* **RAW DATA**
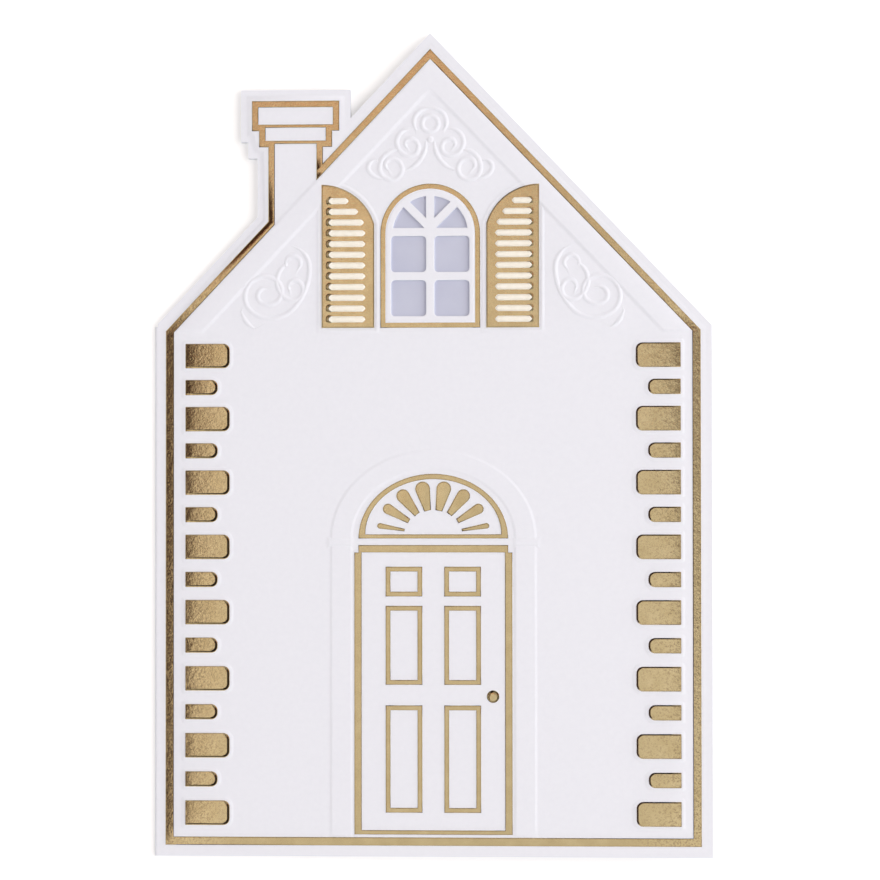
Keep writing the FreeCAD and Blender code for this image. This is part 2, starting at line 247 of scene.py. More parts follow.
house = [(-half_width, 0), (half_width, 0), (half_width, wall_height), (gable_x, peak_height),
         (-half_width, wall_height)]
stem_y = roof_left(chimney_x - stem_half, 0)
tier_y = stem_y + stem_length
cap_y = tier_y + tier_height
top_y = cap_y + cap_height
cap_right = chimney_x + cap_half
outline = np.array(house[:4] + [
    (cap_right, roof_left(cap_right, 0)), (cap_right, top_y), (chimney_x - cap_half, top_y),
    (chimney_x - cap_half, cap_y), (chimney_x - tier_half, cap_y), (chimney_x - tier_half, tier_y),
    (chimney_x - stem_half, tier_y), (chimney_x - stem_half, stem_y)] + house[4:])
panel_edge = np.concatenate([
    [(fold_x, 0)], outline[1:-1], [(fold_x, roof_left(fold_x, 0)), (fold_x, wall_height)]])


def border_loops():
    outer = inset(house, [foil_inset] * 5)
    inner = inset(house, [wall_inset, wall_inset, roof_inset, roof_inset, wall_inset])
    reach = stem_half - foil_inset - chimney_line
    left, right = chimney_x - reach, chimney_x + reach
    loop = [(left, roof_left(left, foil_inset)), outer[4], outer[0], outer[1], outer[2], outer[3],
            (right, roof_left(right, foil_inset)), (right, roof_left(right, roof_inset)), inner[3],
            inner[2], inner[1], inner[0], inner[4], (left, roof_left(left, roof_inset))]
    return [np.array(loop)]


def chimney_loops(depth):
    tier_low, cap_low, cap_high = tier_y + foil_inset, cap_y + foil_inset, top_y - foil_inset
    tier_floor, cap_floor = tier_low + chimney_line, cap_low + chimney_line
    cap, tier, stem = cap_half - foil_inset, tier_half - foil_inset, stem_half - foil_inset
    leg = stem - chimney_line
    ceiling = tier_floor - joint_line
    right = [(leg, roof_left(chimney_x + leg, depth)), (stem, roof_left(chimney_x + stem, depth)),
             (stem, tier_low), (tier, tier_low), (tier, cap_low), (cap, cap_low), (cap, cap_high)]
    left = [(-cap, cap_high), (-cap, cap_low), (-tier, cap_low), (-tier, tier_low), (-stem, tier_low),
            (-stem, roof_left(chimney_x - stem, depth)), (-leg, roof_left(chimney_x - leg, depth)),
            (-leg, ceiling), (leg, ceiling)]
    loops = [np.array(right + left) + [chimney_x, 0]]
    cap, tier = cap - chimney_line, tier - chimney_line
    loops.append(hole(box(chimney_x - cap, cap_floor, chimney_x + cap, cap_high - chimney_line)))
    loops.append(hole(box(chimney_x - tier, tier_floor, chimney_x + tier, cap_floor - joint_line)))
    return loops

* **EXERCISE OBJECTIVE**
Extract, word for word, each line of the listing above.

* **SOLUTION FOR THIS PROBLEM**
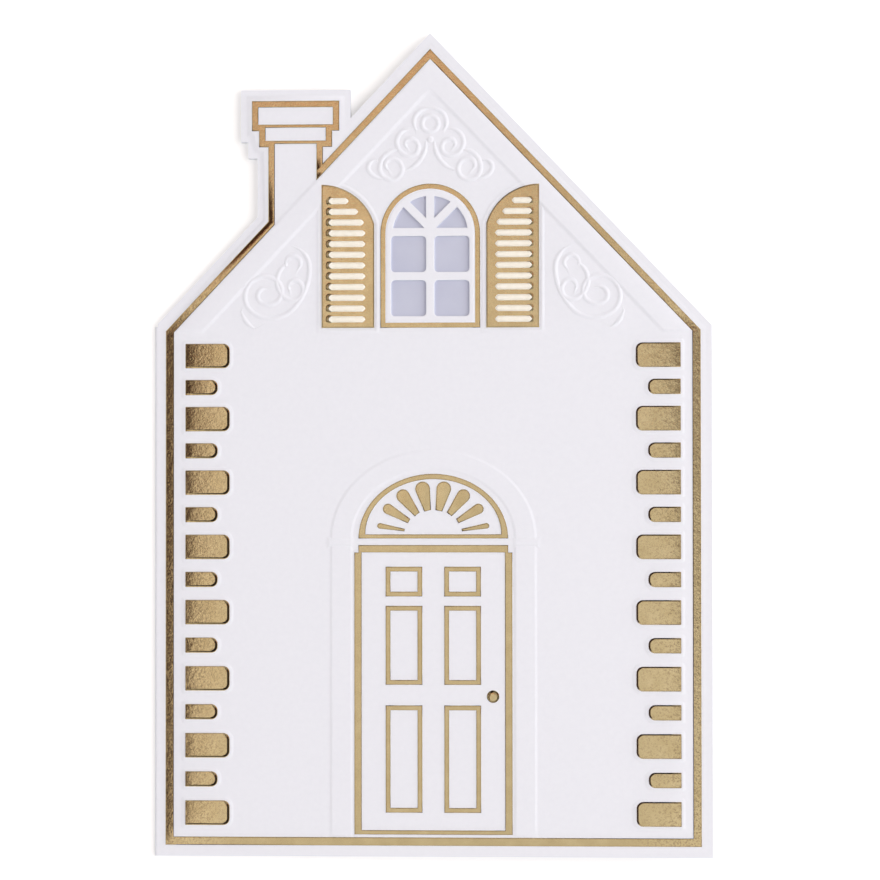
Keep writing the FreeCAD and Blender code for this image. This is part 2, starting at line 247 of scene.py. More parts follow.
house = [(-half_width, 0), (half_width, 0), (half_width, wall_height), (gable_x, peak_height),
         (-half_width, wall_height)]
stem_y = roof_left(chimney_x - stem_half, 0)
tier_y = stem_y + stem_length
cap_y = tier_y + tier_height
top_y = cap_y + cap_height
cap_right = chimney_x + cap_half
outline = np.array(house[:4] + [
    (cap_right, roof_left(cap_right, 0)), (cap_right, top_y), (chimney_x - cap_half, top_y),
    (chimney_x - cap_half, cap_y), (chimney_x - tier_half, cap_y), (chimney_x - tier_half, tier_y),
    (chimney_x - stem_half, tier_y), (chimney_x - stem_half, stem_y)] + house[4:])
panel_edge = np.concatenate([
    [(fold_x, 0)], outline[1:-1], [(fold_x, roof_left(fold_x, 0)), (fold_x, wall_height)]])


def border_loops():
    outer = inset(house, [foil_inset] * 5)
    inner = inset(house, [wall_inset, wall_inset, roof_inset, roof_inset, wall_inset])
    reach = stem_half - foil_inset - chimney_line
    left, right = chimney_x - reach, chimney_x + reach
    loop = [(left, roof_left(left, foil_inset)), outer[4], outer[0], outer[1], outer[2], outer[3],
            (right, roof_left(right, foil_inset)), (right, roof_left(right, roof_inset)), inner[3],
            inner[2], inner[1], inner[0], inner[4], (left, roof_left(left, roof_inset))]
    return [np.array(loop)]


def chimney_loops(depth):
    tier_low, cap_low, cap_high = tier_y + foil_inset, cap_y + foil_inset, top_y - foil_inset
    tier_floor, cap_floor = tier_low + chimney_line, cap_low + chimney_line
    cap, tier, stem = cap_half - foil_inset, tier_half - foil_inset, stem_half - foil_inset
    leg = stem - chimney_line
    ceiling = tier_floor - joint_line
    right = [(leg, roof_left(chimney_x + leg, depth)), (stem, roof_left(chimney_x + stem, depth)),
             (stem, tier_low), (tier, tier_low), (tier, cap_low), (cap, cap_low), (cap, cap_high)]
    left = [(-cap, cap_high), (-cap, cap_low), (-tier, cap_low), (-tier, tier_low), (-stem, tier_low),
            (-stem, roof_left(chimney_x - stem, depth)), (-leg, roof_left(chimney_x - leg, depth)),
            (-leg, ceiling), (leg, ceiling)]
    loops = [np.array(right + left) + [chimney_x, 0]]
    cap, tier = cap - chimney_line, tier - chimney_line
    loops.append(hole(box(chimney_x - cap, cap_floor, chimney_x + cap, cap_high - chimney_line)))
    loops.append(hole(box(chimney_x - tier, tier_floor, chimney_x + tier, cap_floor - joint_line)))
    return loops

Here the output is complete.